コラム「なぞを追う」 夏苅郁子さん
第10回 絵心(えごころ)と歌心(うたごころ)(前編)
心で描いた風景
運動も下手で友人もいなかった私だったが、それでも得意とする科目はいくつかあった。その一つが美術だった。
一人っ子で親もかまってくれないので、遊びはいつも本を読むか絵を描くかのどちらかだった。だから、私の絵は独学である。
「習うより慣れろ」は本当で、授業で描いた絵が市の展覧会で度々入選することがあり、絵の具や画材は賞品で賄えた。
きちんと習ってもいないのに何回も賞状をもらって、私はひそかに「自分には絵の才能があるのでは」と自惚れていた。
そんな私が、鼻をへし折られる出来事が起きた。
中学で、全校写生大会が行われたある日のことである。近くの公園で、生徒達は思い思いの場所で写生をしていた。
その中に座っていた私は、欲の塊になっていた。
「今日は金賞を取ってやるんだ!」と意気込んで、スケッチから色塗りまで念入りに技巧を凝らして描きあげ、自信作ができあがった。

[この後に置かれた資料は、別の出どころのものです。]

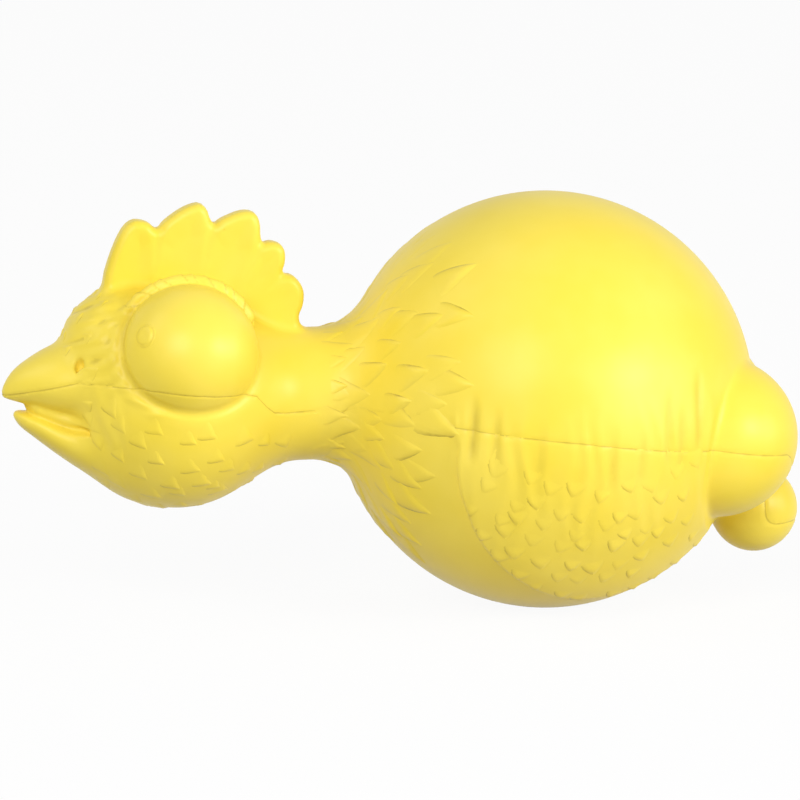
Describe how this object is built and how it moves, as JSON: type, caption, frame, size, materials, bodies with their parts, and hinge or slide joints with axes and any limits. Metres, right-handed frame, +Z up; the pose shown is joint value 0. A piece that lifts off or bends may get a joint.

私の近くで写生をしている、賑やかな集団があった。その中心にいた女子は、クラスの人気者だった。スポーツ万能でかわいくて勉強もできたが、彼女が皆から好かれていたのは、何よりも明るく屈託がないその性格だった。私から見ても惚れ惚れするような笑顔の持ち主で、天真爛漫・陰りのない顔とはこういうものかとつくづく思った。
自分は生涯手にできないものを彼女は持っていることに、思春期の私は深く嫉妬した。何をしても彼女にはかなわないが、せめて絵だけは負けたくないと私は思った。彼女は、絵も上手だったのだ。
彼女の絵の描き方は、私の描き方とはまったく違っていた。
私は、対象物を忠実に写し取ることならかなり上手だと思っている。
私の絵は、対象物と画用紙の間を何回も往復して眼で追った努力の賜物の絵だと思う。努力した分だけの評価は一応得られる。
しかし、芸術とは時に残酷なものである。努力ではどうにも追いつかない、素質や天性のセンスが物を言う世界だ。
ひまわりのような笑顔を持つ彼女の絵は彼女と同じく陰りがなく、また努力して描いた絵ではなかった。
私の横で、こともなげに一気に描きあげたその絵を見て、私は愕然とした。
初夏に特有な生き生きとした青い緑の葉やキラキラ光る水面、どこまでも広がりを見せている空や今にも動き出しそうな白い雲……本当に彼女の画用紙の中で、心地良い「夏を運ぶ風」が吹いていた。
彼女の絵は、これからぐんぐん伸びる初夏のエネルギーを確実に捉えていた。この絵を、私は今もはっきりと憶えている。
私は、これはもう問題にならないと思った。自分では素晴らしい絵は描けないが、素晴しい絵を見分ける眼だけはあると思っている。テクニックではない、何かが彼女にはある。その事実はとても悔しかったが、誰にでもあるものではないからこそ才能とは尊く、芸術は人の心を掴むのだろう。
私に「参りました」と言わせた彼女の絵だが、さらに後の話がある。
彼女は、その素晴らしい絵を地面に置きっぱなしにして、友達と走り回って遊んでいた。
がっくりしていた私の前を、彼女の絵が飛んで行った。風に乗り、なんと池に落ちてしまったのだ。慌ててみんなで拾いあげたが、素晴しい絵は水を被った絵となってしまった。彼女への嫉妬より、その絵の素晴らしさに感嘆していた私はがっかりしたのだが、それでもその絵は金賞を取った!(私は、佳作だった)。
才能とは、天性だからこそおおらかなものなのだと実感した出来事だった。
生まれつき盲目の日本人ピアニストが、海外のコンクールで優勝し話題になったことがある。生まれてから親の顔も光も一度も見たことのない彼は母親に、「今日の風は、何色?」と聞いたという。彼は一度も空を見たことがないが、「風の色」は見えるのだと思う。
本当の絵心とは、彼が見たような「心に映る風景」を描ける力なのだと思う。自分の絵心は見たものをそっくりに写し取る力だけで、心の風景は描けなかった。
私は、自身の絵の才能にはきっぱりと見切りをつけた。